En otra ocasión, allá en el año 2004 recibí otra llamada telefónica suya tras leer mi libro El imperio posmoderno del hombre anético. Era mi primera obra crítica a la posmodernidad. Tuvo palabras de elogio que me parecieron sinceras y se las agradecí. Luego, retrotrayendo el tiempo, en su libro La Filosofía contemporánea en el Perú (1996) consigna en su recepción de la filosofía kantiana en el Perú mis dos obras sobre Kant escritas en mi periodo marxista (p. 126), otro ensayo mío (p. 208) y mi persona con el Instituto de mi fundación (p. 395). Eso me agradó, lo consideré como un acto de honestidad con su escrupulosidad de notario.
Un detalle personal sobre su persona es que siempre vestía informal y nunca lo vi con terno. En eso era igual que Abugattas, pero sólo en eso. Su voz era engolada, afectación que le daba visos de artificio e inautenticidad. Pero lo que más me ponía sobre aviso era que indiscutiblemente era él una biblioteca bípeda y ambulante, no obstante leer en exceso e ir en búsqueda del último libro sobre algún tema puede obstruir y entorpecer la creatividad. Conozco a varios que han caído en ese pantano. Cosa que me daba la demasiada impresión que ocurrió en él. Razón tuvo Nietzsche a determinada edad de su vida en dejar de leer para dedicarse a pensar. No hay duda de que el filósofo debe ser, antes que un gran lector, un gran pensador.

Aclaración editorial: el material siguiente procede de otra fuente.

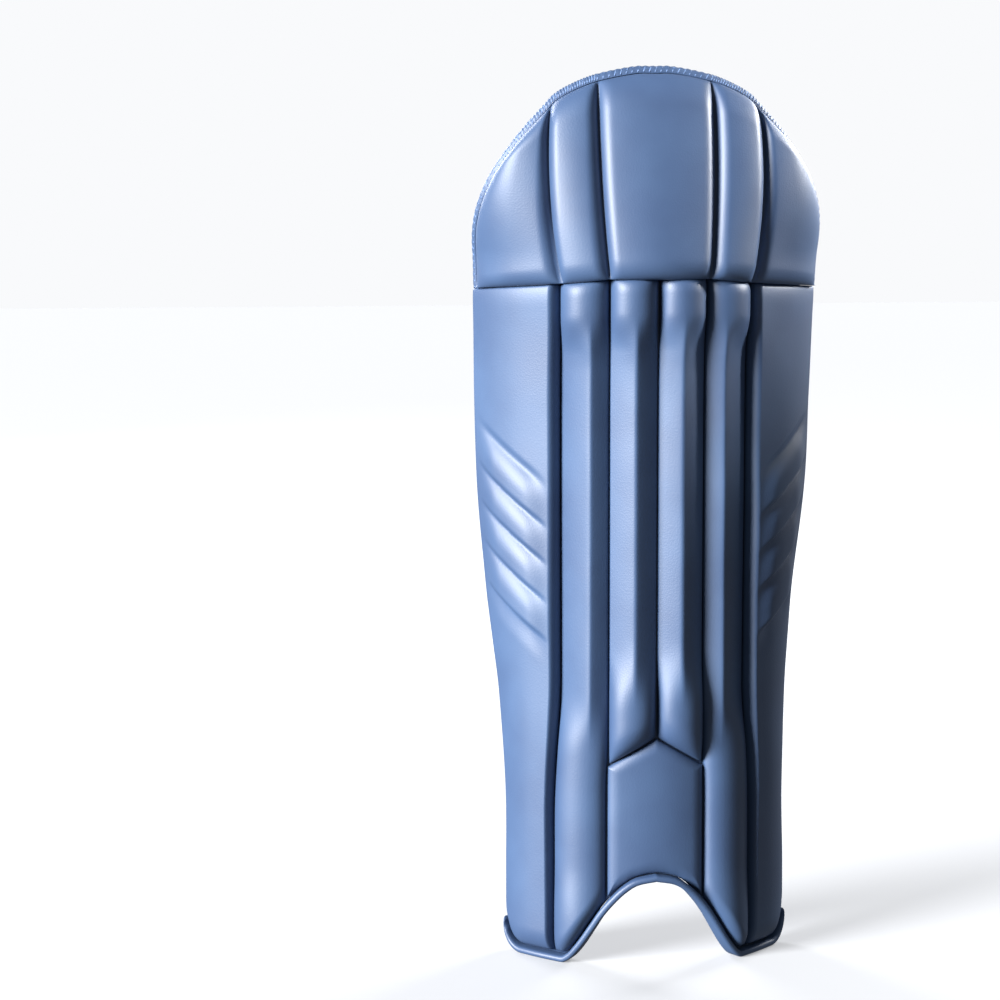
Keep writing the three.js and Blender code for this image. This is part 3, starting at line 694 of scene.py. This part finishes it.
def make_ankle_lining():
    crease_at = 4 * 0.54 / 7

    def locate(a, b):
        arc0 = a * edge_arc(a, 20)
        z = mix(hem_top(arc0) + HEM_CLEAR, ANKLE_TOP, b)
        return a * (edge_arc(a, z) - 0.6), z

    def inner(a, b, arc, z):
        puff = 2.2 * (1 - math.exp(-(abs(abs(a) - crease_at) / 0.05)))
        pull = 0.6 * drift(arc, z * 0.5, 12, 15) * math.exp(-abs(abs(a) - crease_at) / 0.08)
        return LINING_FACE - LINING - puff - pull - 0.7 * drift(arc, z, 30, 16)
    bm = quilt(steps(-1, 150, 1), steps(0, 70, 1), *on_shell(locate, lambda *_: LINING_FACE, inner))
    finish_piece("foot_lining", bm, [LOOKS["nylon"]], ["ankle_lining"])


def make_shin_bolster(sizes):
    rise = sizes.bolster_rise / MM

    def locate(a, b):
        return a * SHIN_BOLSTER_ARC, mix(BOLSTER_FOOT, 484, b)

    def inner(a, b, arc, z):
        ends = cap(min(z - BOLSTER_FOOT, 484 - z) + 1, 22)
        wrinkle = (0.8 * (0.6 + drift(arc, z, 12, 24)) * math.sin(arc * 0.9 + 3 * drift(arc, z, 18, 21))
                   * ease((z - 420) / 50) * quarter(a))
        soft = 0.8 * drift(arc, z, 24, 22) * quarter(a)
        return LINING_FACE - 3 - (rise - 3) * quarter(a) ** 0.7 * ends + (wrinkle + soft) * ends
    bm = quilt(steps(-1, 10, -0.85, 40, 0.85, 10, 1), steps(0, 14, 0.06, 130, 0.94, 14, 1),
               *on_shell(locate, lambda *_: LINING_FACE, inner))
    finish_piece("shin_cushion", bm, [LOOKS["gloss"]], ["shin_bolster"])


def bolster_edge(z):
    return mix(80, 107, ease((z - 170) / 230))


def make_calf_bolster(side, sizes):
    face_out, rise = LINING_FACE - LINING - 3 * GAP, sizes.bolster_rise / MM

    def locate(a, b):
        # the top meets the lower edge of the knee cup's lining
        top = cup_edge(mix(SHIN_BOLSTER_ARC + 2, 107, a)) - 2 * GAP
        z = mix(BOLSTER_FOOT, top, b)
        return side * mix(SHIN_BOLSTER_ARC + 2, bolster_edge(z), a), z

    def inner(a, b, arc, z):
        ends = cap(b * 310 + 1, 26) * cap((1 - b) * 310 + 2, 15)
        soft = 1.4 * drift(arc, z, 38, side + 31) + 0.6 * drift(arc, z * 2.2, 16, side + 33)
        return face_out - 2.5 - (rise - 2.5) * quarter(2 * a - 1) ** 0.7 * ends - soft * quarter(2 * a - 1) * ends
    bm = quilt(steps(0, 10, 0.07, 56, 0.93, 10, 1), steps(0, 14, 0.06, 130, 0.94, 14, 1),
               *on_shell(locate, lambda *_: face_out, inner))
    word = "left" if side < 0 else "right"
    finish_piece(f"calf_cushion_{word}", bm, [LOOKS["mesh"]], [f"calf_bolster_{word}"])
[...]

Por último, Sobrevilla tuvo el innegable mérito de hacernos leer entre nosotros. Su demérito fue su anatopismo y eurocentrismo para enjuiciar lo nacional. La filosofía griega y occidental era el paradigma a seguir. Y todo lo que desafiara dicho corpus quedaba invalidado. En adelante, el historiador de la filosofía no deberá confundir su labor expositiva y comprensiva con reproches ad hoc. Y lo mejor para él será expresar en obras no históricas su propio filosofar.
Una palabra final. La importancia de un pensamiento no está en ser expresado en enormes libros voluminosos. Tales pretensiosos libros generalmente yacen en el olvido. Vale más a un pensador expresarse con brevedad y concisión en un ágil ensayo que en un pesado y grueso tratado.